The Hittite was a tribe of people that lived between the Euphrates and Damascus. According to the Easton’s Dictionary, it states, “These Hittites seem to have risen to great power as a nation, as for a long time they were formidable rivals of the Egyptian and Assyrian empires. In the book of Joshua, they always appear as the dominant race to the north of Galilee.”

It’s easy to read 2 Samuel 11 and think that Uriah was just some random guy that happened to have a beautiful wife. Uriah was one of David’s mighty men that stayed loyal to him before he was even king. You can tell the closeness of the relationship, by the fact that Uriah’s home was in close proximity to the palace. So, David didn’t have just a random guy killed, but someone he knew and that served him for years. He could have even been a friend.

What 5 Lessons Do we Learn from Uriah the Hittite?

1.   Uriah was a Man of Fair Judgment

And Uriah said to David, “The ark and Israel and Judah are dwelling in tents, and my lord Joab and the servants of my lord are encamped in the open fields. Shall I then go to my house to eat and drink, and to lie with my wife? As you live, and as your soul lives, I will not do this thing.” – 2 Samuel 11:11 NKJV

King David sent for Uriah after he had slept with his wife, Bathsheba, and made her pregnant. He asked Uriah how the battle was, and then sent him home to freshen up. David was hoping that Uriah would sleep with his wife, and others would think he was the one responsible for her pregnancy. Uriah did not go home but slept at the entrance of the palace. When the king asked him why he did not go home, he said that he could not go home while Israel and Judah were staying in tents and his commander and the fighting men were camped in open country.

Uriah was a fair and just man because he could not imagine going to enjoy himself while those he left on the battlefield were not enjoying themselves. He considered others before considering himself.

As Christians we should not be “me” focused, but always have a heart open and compassionate for others.

2.   He was a Bold Man

Uriah’s boldness was evident when King David told him to go home and he instead slept at the palace entrance. Even when the king got him drunk and sent him home, he still did not go home. He did not worry about what the king would say or do because he knew that his intentions for not going home were noble and honorable.

We don’t always have to agree with what our employers, mentors, or others in authority over us say or do. Especially when tell us to do questionable things or things contrary to the Word of God. We can decide not to do them and explain to them in a loving way why we will not. We should obey the things God tells us and when man asks us to disobey God, then we should boldly decline and give an honest explanation.

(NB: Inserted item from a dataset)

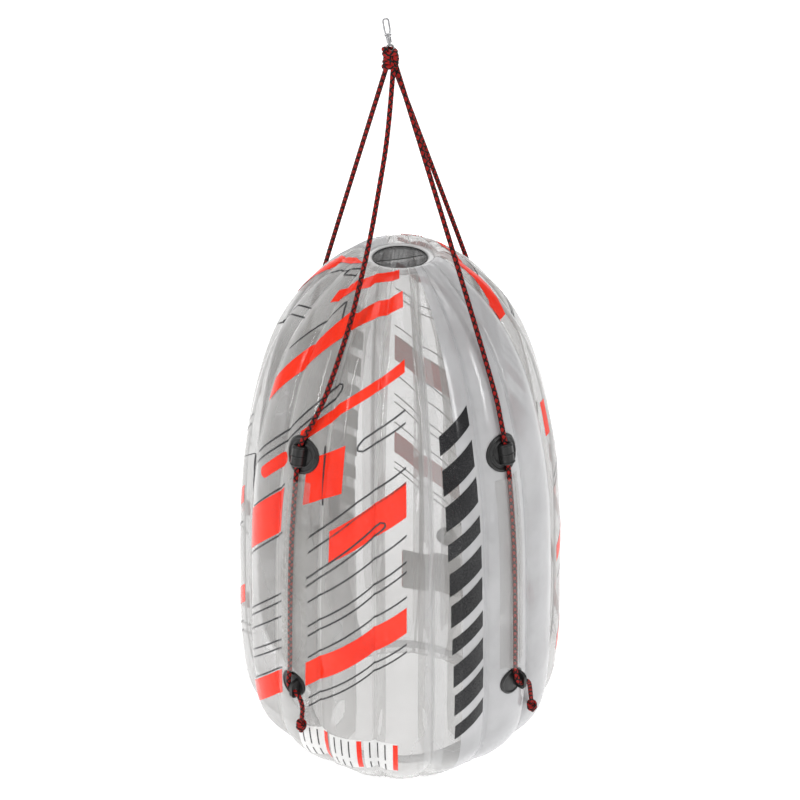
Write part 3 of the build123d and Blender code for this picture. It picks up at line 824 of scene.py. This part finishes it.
def stroke(ink, path, width, rounded=False, lift=ink_lift):
    """Lays a stroke of a width in metres along (azimuth, height) points, on both sides.

    A steep stroke is widened sideways, and any other one upward, so its ends stay upright.
    """
    p = np.array([(az, float(along_at(h))) for az, h in path])
    radius = np.interp(p[:, 1], outline_arc, outline[:, 0])
    steps = np.hypot(np.radians(np.diff(p[:, 0])) * (radius[1:] + radius[:-1]) / 2, np.diff(p[:, 1]))
    walked = np.concatenate([[0], np.cumsum(steps)])
    count = max(3, int(walked[-1] / stroke_step))
    at = np.linspace(0, walked[-1], count)
    if rounded:
        bow = np.array([0, 0.08, 0.3, 0.65, 1.0]) * width / 2
        at = np.unique(np.concatenate([bow, at[(at > width / 2) & (at < walked[-1] - width / 2)],
                                       walked[-1] - bow]))
    azimuth = np.interp(at, walked, p[:, 0])
    along = np.interp(at, walked, p[:, 1])
    here = np.interp(along, outline_arc, outline[:, 0])
    ahead = np.stack([np.radians(np.gradient(azimuth, at)) * here, np.gradient(along, at)], -1)
    ahead /= np.linalg.norm(ahead, axis=1)[:, None]
    half = np.full(len(at), width / 2)
    if rounded:
        end = np.clip(np.minimum(at, walked[-1] - at) / (width / 2), 0.02, 1)
        half *= np.sqrt(1 - (1 - end) ** 2)
    across = np.linspace(-1, 1, max(3, int(width / 0.004) + 2))
    side = half[:, None] * across
    steep = np.median(np.abs(ahead[:, 0])) < 0.5
    if rounded:
        az = azimuth[:, None] - np.degrees(ahead[:, 1:] * side / here[:, None])
        line = along[:, None] + ahead[:, :1] * side
    elif steep:
        az = azimuth[:, None] + np.degrees(side / here[:, None])
        line = np.repeat(along[:, None], len(across), axis=1)
    else:
        az = np.repeat(azimuth[:, None], len(across), axis=1)
        line = along[:, None] + side / np.maximum(np.abs(ahead[:, :1]), 0.25)
    for turn in (0, 180):
        inks[ink].append(film_point(az + turn, line, lift))


# %% Orange bars
bars = [
    ([(-54, 1412), (-42, 1440), (-26, 1460), (-2, 1470)], 26),
    ([(-66, 1166), (-50, 1288), (-33, 1380), (-16, 1412), (1, 1431)], 38),
    ([(-42, 1105), (-26, 1202), (-12, 1262), (1, 1308)], 24),
    ([(-109, 1335), (-95, 1452), (-63, 1474)], 38),
    ([(-66, 768), (-47, 898)], 92),
    ([(-26, 846), (-14, 915), (1, 1000)], 72),
    ([(-66, 232), (-46, 372)], 58),
    ([(-35, 436), (-14, 568), (1, 664)], 58),
    ([(-106, 1008), (-105, 1101)], 24),
    ([(-106, 640), (-90, 740), (-76, 832)], 40),
    ([(-104, 330), (-88, 430), (-74, 525)], 44),
]
gathered_above = 1400  # millimetres; the film is gathered here, so the ink lies a little further out
for path, width in bars:
    lift = gather_lift if path[-1][1] > gathered_above else ink_lift
    stroke("orange", [(az, h / 1000) for az, h in path], width / 1000, lift=lift)
stroke("orange", [(-60, 0.955), (-48, 1.043)], 0.030, rounded=True)
stroke("orange", [(-37, 1.000), (-22, 1.060)], 0.105)
print("orange strokes", len(inks["orange"]))

# %% Thin dark lines
line_width = 0.0046
long_lines = [
    [(-34, 857), (-16, 985), (1, 1079)],
    [(-34, 813), (-16, 945), (1, 1042)],
    [(-34, 665), (-16, 790), (1, 905)],
    [(-34, 591), (-16, 715), (1, 834)],
    [(-34, 561), (-16, 685), (1, 806)],
    [(-34, 493), (-16, 620), (1, 733)],
    [(-34, 362), (-16, 480), (1, 592)],
    [(-34, 335), (-16, 455), (1, 569)],
    [(-66, 690), (-46, 836)],
    [(-65, 522), (-46, 653)],
    [(-65, 498), (-46, 629)],
    [(-65, 454), (-46, 581)],
    [(-64, 390), (-46, 507)],
    [(-64, 363), (-46, 481)],
    [(-63, 300), (-46, 417)],
    [(-64, 845), (-47, 969)],
    [(-64, 1277), (-52, 1356), (-41, 1414), (-37, 1372)],
    [(-92, 1285), (-80, 1352), (-70, 1368)],
    [(-96, 1262), (-82, 1325), (-70, 1345)],
    [(-90, 1410), (-74, 1448), (-62, 1456)],
    [(-81, 922), (-71, 973), (-70, 860)],
    [(-106, 880), (-90, 985), (-78, 1060)],
    [(-106, 852), (-90, 957), (-78, 1032)],
    [(-105, 560), (-90, 655), (-76, 745)],
    [(-105, 235), (-90, 330), (-76, 420)],
    [(-105, 205), (-90, 300), (-76, 390)],
    [(-31, 1103), (-30, 950)],
]
for path in long_lines:
    stroke("line", [(az, h / 1000) for az, h in path], line_width)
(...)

3.   Uriah was Loyal to the King

Uriah’s loyalty stems back all the way when he was one of David’s mighty men (2 Samuel 23:8–39). So, it was natural that when Uriah was sent back to the battlefield and told that he had to go to the frontline where the battle was hottest, he did not object or flee. He knew that he had a duty to fulfill to his king (a.k.a his friend) and country. He obliged and went to the position Joab assigned him. Unfortunately, that is where he met his death.

Uriah was focused on seeing Israel’s enemies defeated and were glad to serve wherever the king placed him on the battlefield. Even though this was a setup for his fall. He remained loyal to David from when David was fleeing Saul to the very end. Yet, David did not remain loyal to Uriah.

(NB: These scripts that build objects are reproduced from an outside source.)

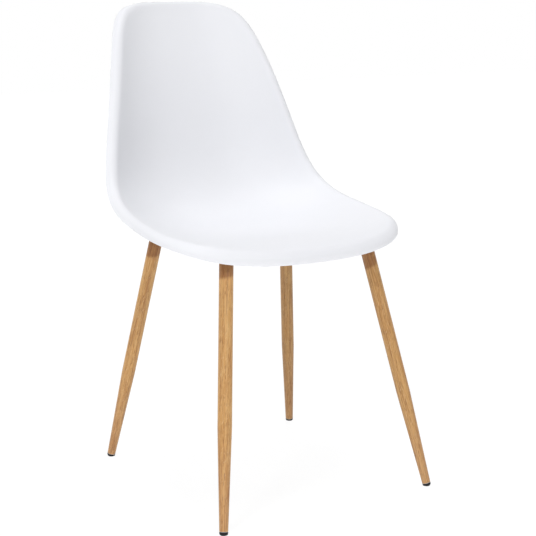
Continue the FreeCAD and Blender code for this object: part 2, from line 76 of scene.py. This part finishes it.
class Paint:
    # the node tree of one material, or of the world
    def __init__(self, owner):
        owner.use_nodes = True
        self.owner = owner
        self.tree = owner.node_tree
        self.tree.nodes.clear()

    def node(self, kind, settings=None, inputs=(), output=0):
        made = self.tree.nodes.new(kind)
        for key, value in (settings or {}).items():
            setattr(made, key, value)
        pairs = inputs.items() if isinstance(inputs, dict) else enumerate(inputs)
        for key, value in pairs:
            if isinstance(value, Wire):
                self.tree.links.new(value.socket, made.inputs[key])
            elif value is not None:
                made.inputs[key].default_value = value
        return Wire(self, made.outputs[output] if made.outputs else None)

    def mix(self, factor, colourA, colourB, blend="MIX"):
        # the node's colours are its inputs 6 and 7 and its output 2
        settings = {"data_type": "RGBA", "blend_type": blend}
        return self.node("ShaderNodeMix", settings, {0: factor, 6: colourA, 7: colourB}, 2)

    def dot(self, vector, direction):
        settings = {"operation": "DOT_PRODUCT"}
        return self.node("ShaderNodeVectorMath", settings, [vector, direction], "Value")

    def join(self, x, y, z):
        return self.node("ShaderNodeCombineXYZ", None, [x, y, z])

    def stretch(self, value, low, high, newLow=0.0, newHigh=1.0):
        settings = {"clamp": True, "interpolation_type": "SMOOTHSTEP"}
        return self.node("ShaderNodeMapRange", settings, [value, low, high, newLow, newHigh])

    def spread(self, noise, newLow, newHigh):
        # most of a noise's values lie between 0.3 and 0.7
        return self.stretch(noise, 0.3, 0.7, newLow, newHigh)

    def noise(self, vector, scale, detail=2.0, roughness=0.5):
        inputs = {"Vector": vector, "Scale": scale, "Detail": detail, "Roughness": roughness}
        return self.node("ShaderNodeTexNoise", None, inputs)

    def turned(self, place, across, upward):
        # the fine rings that turning or rolling leaves around an upright axis
        axes = ((1.0, 0.0, 0.0), (0.0, 1.0, 0.0), (0.0, 0.0, 1.0))
        x, y, z = [self.dot(place, axis) for axis in axes]
        return self.noise(self.join(x * across, y * across, z * upward), 1.0)

    def place(self):
        return self.node("ShaderNodeTexCoord", output="Object")

    def bump(self, height, depth, strength):
        inputs = {"Strength": strength, "Distance": depth, "Height": height}
        return self.node("ShaderNodeBump", None, inputs)

    def surface(self, inputs):
        shader = self.node("ShaderNodeBsdfPrincipled", None, inputs)
        self.node("ShaderNodeOutputMaterial", None, [shader])
        return self.owner

    def seen(self):
        # 1 for the rays that show a surface itself, 0 for those that only carry its light
        names = ("Is Camera Ray", "Is Glossy Ray", "Is Transmission Ray")
        camera, glossy, through = [self.node("ShaderNodeLightPath", output=name) for name in names]
        total = camera + glossy + through
        return total.maths("MINIMUM", total, 1.0)


def screen(red, green, blue):
    # a colour read off the screen, 0 to 255, as the light it stands for
    levels = [value / 255.0 for value in (red, green, blue)]
    light = [v / 12.92 if v <= 0.04045 else ((v + 0.055) / 1.055) ** 2.4 for v in levels]
    return tuple(light) + (1.0,)


def grey(level):
    return (level, level, level, 1.0)


shellForm = {
    "frontEdge": (-227.5, 447.1),       # y and z of the face's front edge on the centre line
    "length": 747.9,                    # along the face, from the front edge to the top
    "seatSlope": -4.3,
    "backSlope": 77.9,
    "bend": (183.3, 533.2),             # where the bend from seat to back starts and ends
    "frontRoll": (18.9, -20.0, 120.0),  # degrees, and where it starts and ends
    "topLean": (10.4, 250.0),           # degrees, over this length
    "halfWidths": (236.7, 220.8, 202.2, 164.3, 114.0),       # at even stations, from the front
    "sideRises": (4.6, 22.2, 48.1, 52.1, 39.0, 24.9),
    "risePower": 2.59,
    "frontPowers": (2.28, 6.6),         # of the outline's corners, across and along
    "topPowers": (3.07, 17.3),
    "wall": 4.5,
    "flangeRadius": (18.0, 13.2),       # at the front, at the sides
    "flangeTurn": (92.0, 86.0),
    "flangeLip": (2.3, 6.0),
    "flangeBlend": (5.0, 150.0),        # from the front's flange to the sides' one
    "lipRounding": 1.1,
    "core": 0.6,                        # the middle panel's share of half the length and width
    "profileSteps": 1600,
    "overrun": 0.05,                    # how far the centre line goes on at its ends, by its length
    "weld": 0.03,
    "across": 64,                       # how many faces the mesh has each way, from here on
    "along": 120,
    "apron": 26,
    "roll": 14,
    "straight": 6,
    "corner": 4,
}


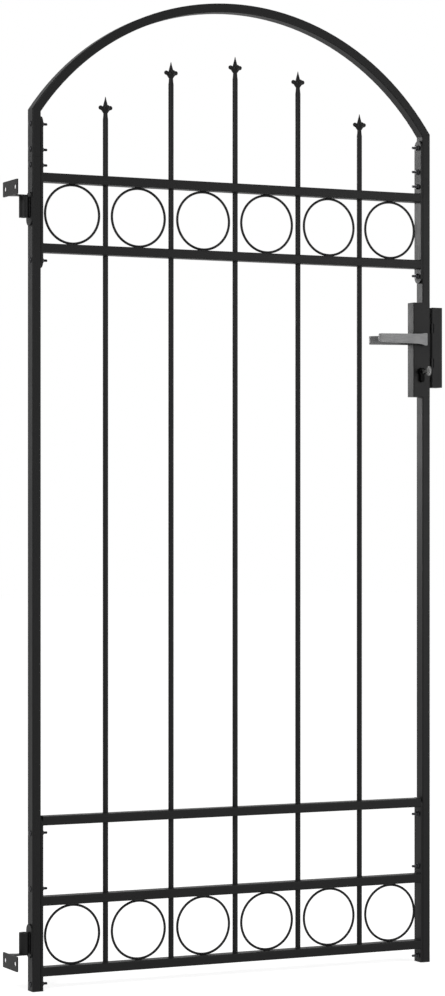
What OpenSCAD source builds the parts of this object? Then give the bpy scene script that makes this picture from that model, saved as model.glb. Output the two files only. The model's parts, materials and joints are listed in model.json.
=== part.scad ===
// Arched steel garden gate: a bolted frame of rectangular tube with a segmental
// arch, a welded infill of rails, round bars, rings and spear points, two
// lift-on pin hinges with bolted wall brackets, a lever lock and its keeper.
//
// The origin is on the wall-side face of the lower hinge bracket, midway
// between its two screw holes. +X runs from the hinge side to the lock side,
// +Z is up, and the front of the gate faces -Y.

/* [Gate frame] */
// Width of the gate leaf over its two stiles
gate_w = 1000; // [860:10:1200]
// Height of the leaf from the feet of the stiles to the crown of the arch
gate_h = 2200; // [2160:10:2700]
// Rise of the arch from the outer corners to the crown
arch_rise = 266; // [220:1:320]
// Width of the frame tube, seen from the front
tube_w = 20; // [18:1:30]
// Depth of the frame tube, front to back
tube_d = 30; // [26:1:40]
// Wall thickness of the frame tube
tube_wall = 1.5; // [1:0.1:2.5]
// Outer corner radius of the frame tube
tube_r = 2.5; // [1.6:0.1:4]
// Length of the legs of the arch, from the outer corners down to the splice
leg_l = 105; // [95:1:120]
// Gap left in the splice
splice_gap = 0.4; // [0.2:0.1:1]

/* [Rails] */
// Height of each rail tube
rail_h = 20; // [18:1:30]
// Clear height under the lowest rail
rail_lift = 31.8; // [30:1:50]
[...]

4.   He was Not Discerning

As much as Uriah had some good qualities he also had his weaknesses. He never stopped to ask himself why the king desperately wanted him to go home. He may have decided to sleep in the palace entrance but never wondered what was going on with the king. He let his trust in his friend blind him.

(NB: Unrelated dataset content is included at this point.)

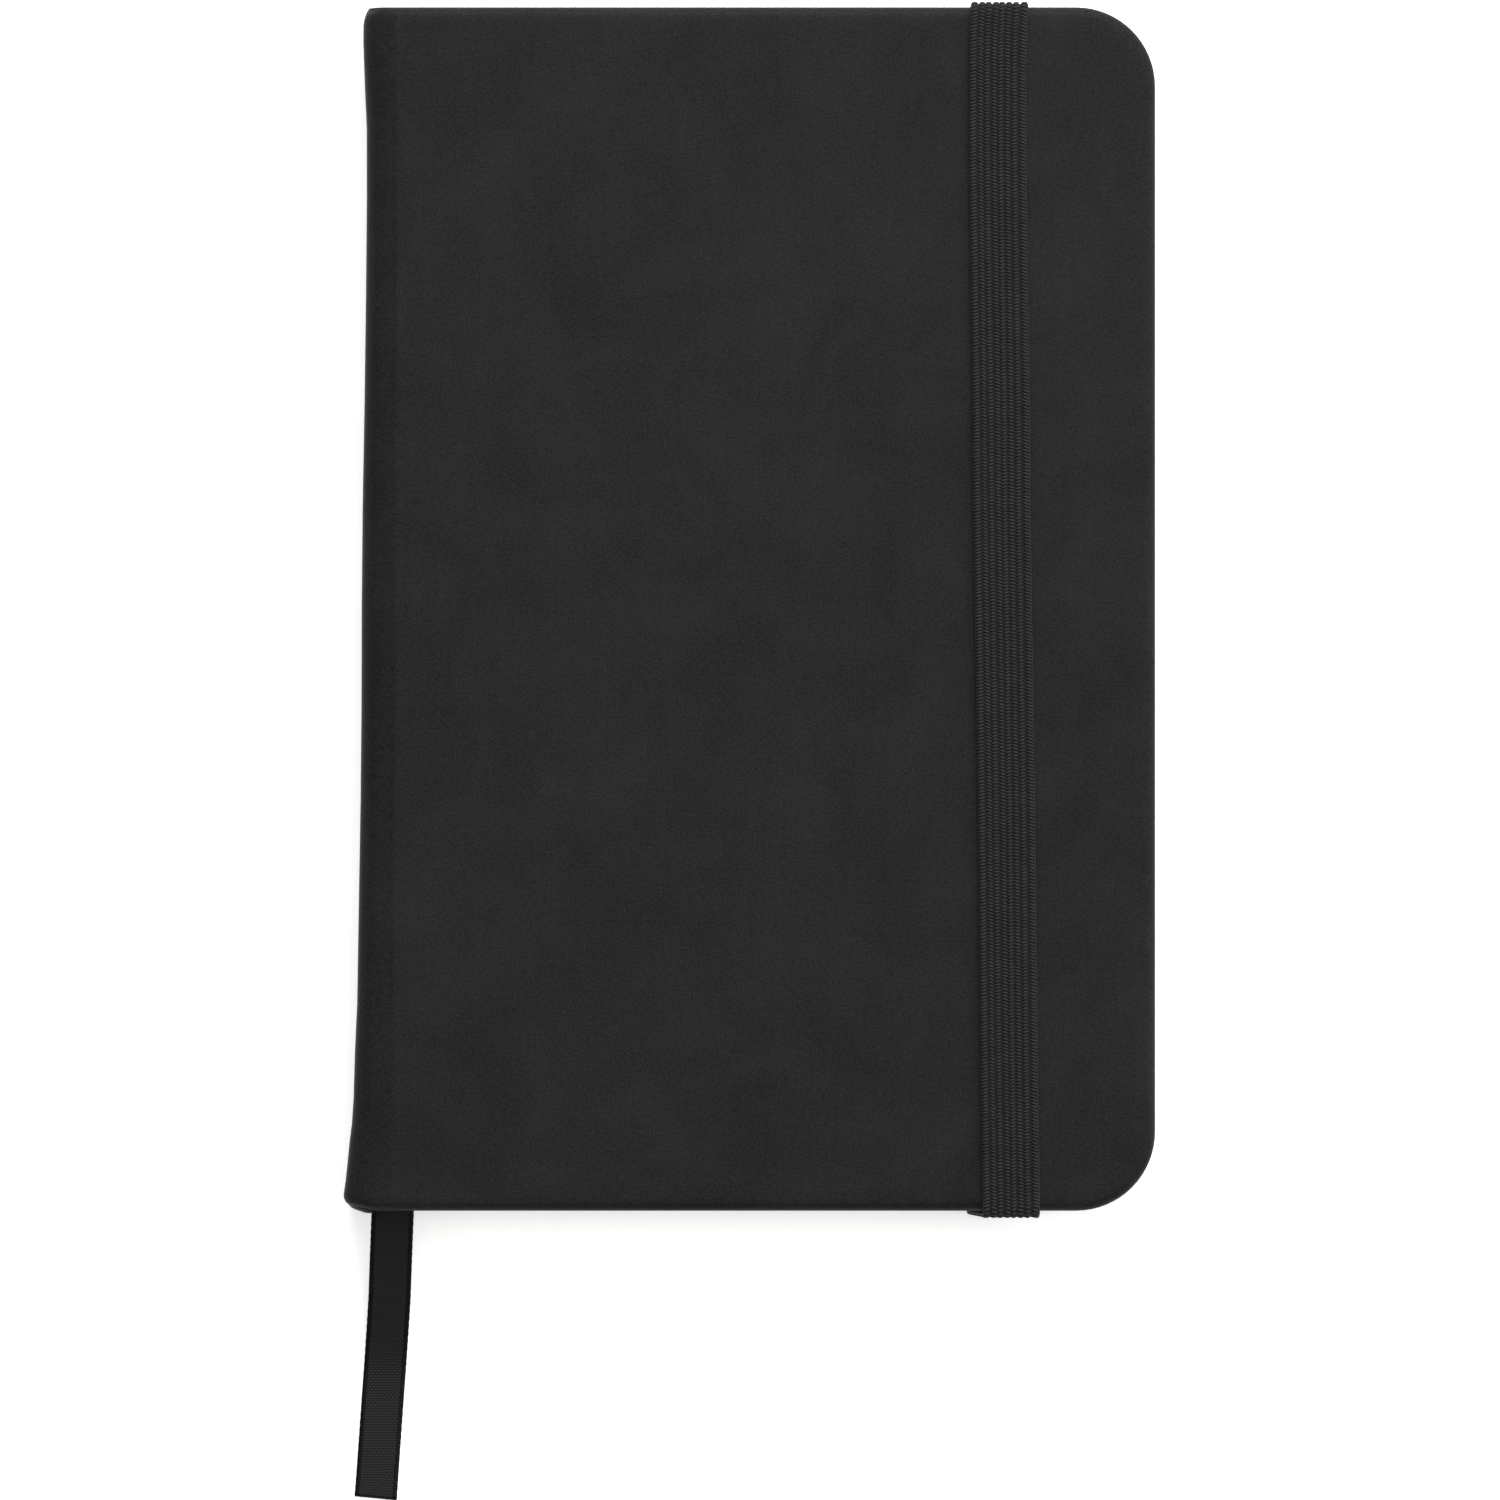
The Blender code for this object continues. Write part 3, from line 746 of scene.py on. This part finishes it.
    def roll_spine(self, work: bmesh.types.BMesh) -> None:
        """Roll the open hinge side round the shoulder and up to the middle of the spine."""
        size = self.sizes
        bmesh.ops.recalc_face_normals(work, faces=work.faces)
        chain = [e for e in work.edges if e.is_boundary and lies_at(e, 0, size.cut)]
        straight = size.cut - (size.spine + self.shoulder_radius)
        out = bmesh.ops.extrude_edge_only(work, edges=chain)["geom"]
        bmesh.ops.translate(work, verts=moved_verts(out), vec=(-straight, 0, 0))
        centre = Vector((size.spine + self.shoulder_radius, 0, self.shoulder_radius))
        spun = bmesh.ops.spin(work, geom=edges_of(out), cent=centre, axis=(0, 1, 0), dvec=(0, 0, 0),
                              angle=math.pi / 2, steps=self.shoulder_steps, use_merge=False)
        last = spun["geom_last"]
        if min(v.co.x for v in moved_verts(last)) > size.spine + 1 * MM:
            raise ValueError("the shoulder rolled the wrong way")
        rise = size.middle - self.shoulder_radius
        for _ in range(self.rise_steps):
            last = bmesh.ops.extrude_edge_only(work, edges=edges_of(last))["geom"]
            bmesh.ops.translate(work, verts=moved_verts(last), vec=(0, 0, rise / self.rise_steps))
        self.square_shoulder(work, centre)
        self.thin_spine(work, centre)

    def square_shoulder(self, work: bmesh.types.BMesh, centre: Vector) -> None:
        """Turn the round shoulder into a flat slope with a tight edge."""
        power = self.squareness
        for vert in work.verts:
            co = vert.co
            if co.x > centre.x + CUT or co.z > centre.z + CUT:
                continue
            arm = Vector((co.x - centre.x, 0, co.z - centre.z))
            if arm.length < CUT:
                continue
            side, down = abs(arm.x) / arm.length, abs(arm.z) / arm.length
            arm *= (side ** power + down ** power) ** (-1 / power)
            drop = self.spine_drop * min(side / max(down, side), 1.0) * down
            vert.co = Vector((centre.x + arm.x, co.y, centre.z + arm.z + drop))

    def thin_spine(self, work: bmesh.types.BMesh, centre: Vector) -> None:
        """Draw the folded cloth of the spine together, since it has no board in it."""
        for vert in work.verts:
            co = vert.co
            if co.x > centre.x + CUT:
                continue
            arm = Vector((co.x - centre.x, 0, min(co.z - centre.z, 0)))
            reach = arm.length if co.z < centre.z else centre.x - co.x
            depth = self.shoulder_radius - reach
            turned = math.atan2(centre.x - co.x, max(centre.z - co.z, 0.0)) / self.full_fold_turn
            thinner = depth * self.spine_fold * smooth(turned) * (1.0 if depth > 0 else 0.0)
            direction = arm.normalized() if co.z < centre.z else Vector((-1, 0, 0))
            vert.co = co + direction * thinner

    def add_columns(self, work: bmesh.types.BMesh) -> None:
        """Cut lines along the joint, so the cloth can bend there."""
        at = self.sizes.cut + self.column
        while at < self.columns_to:
            cut(work, (at, 0, 0), (1, 0, 0))
            at += self.column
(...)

Uriah also did not question why Joab, his commander sent him to the front of the battle which was very risky. He obeyed without wondering why things changed after the king summoned him.

What we learn from Uriah’s lack of discernment is that we need to question when people around us start to act strange and out of character. Something could be going on and we need to know before it is too late. Unfortunately for Uriah, it was too late because he ended up losing his life.

It’s important as Christians to keep our eyes and use wisdom.

5.   Our Worst Enemies Can Be Those Closest to Us

When we think about our enemies, we usually see them as people who are out there who want to bring us down. We rarely think that they are close to us; our employers, colleagues, friends, or even family.

Uriah would never have imagined that King David would become his enemy who would plot to kill him. The king was Uriah’s secret enemy who had him killed so that he could marry Bathsheba. All to cover up his sin and shame. When King David slept with Bathsheba, he set himself as Uriah’s enemy. His plans toward Uriah from that point forward were evil. In fact, the prophet Nathan came to tell David that he had done an evil thing by killing Uriah.

Why did you despise the word of the Lord by doing what is evil in his eyes? You struck down Uriah the Hittite with the sword and took his wife to be your own. You killed him with the sword of the Ammonites. – 2 Samuel 12:9

Desperation can make people who are close to us have evil intentions toward us. We may not know that they have become our enemies until their real intentions toward us surface. What we can do is pay attention to when the behavior of others toward us changes or when we discern that something about them is off. If we are not sure, we can pray and ask God to give us a revelation of any bad feeling we have toward someone close to us.


The story of Uriah the Hittite is a very short one because he comes on the scene for a very short while. But we can learn a few things like the ones above which we can apply in our lives. As you meditate on Uriah’s story, ask God to reveal to you more lessons that you can learn.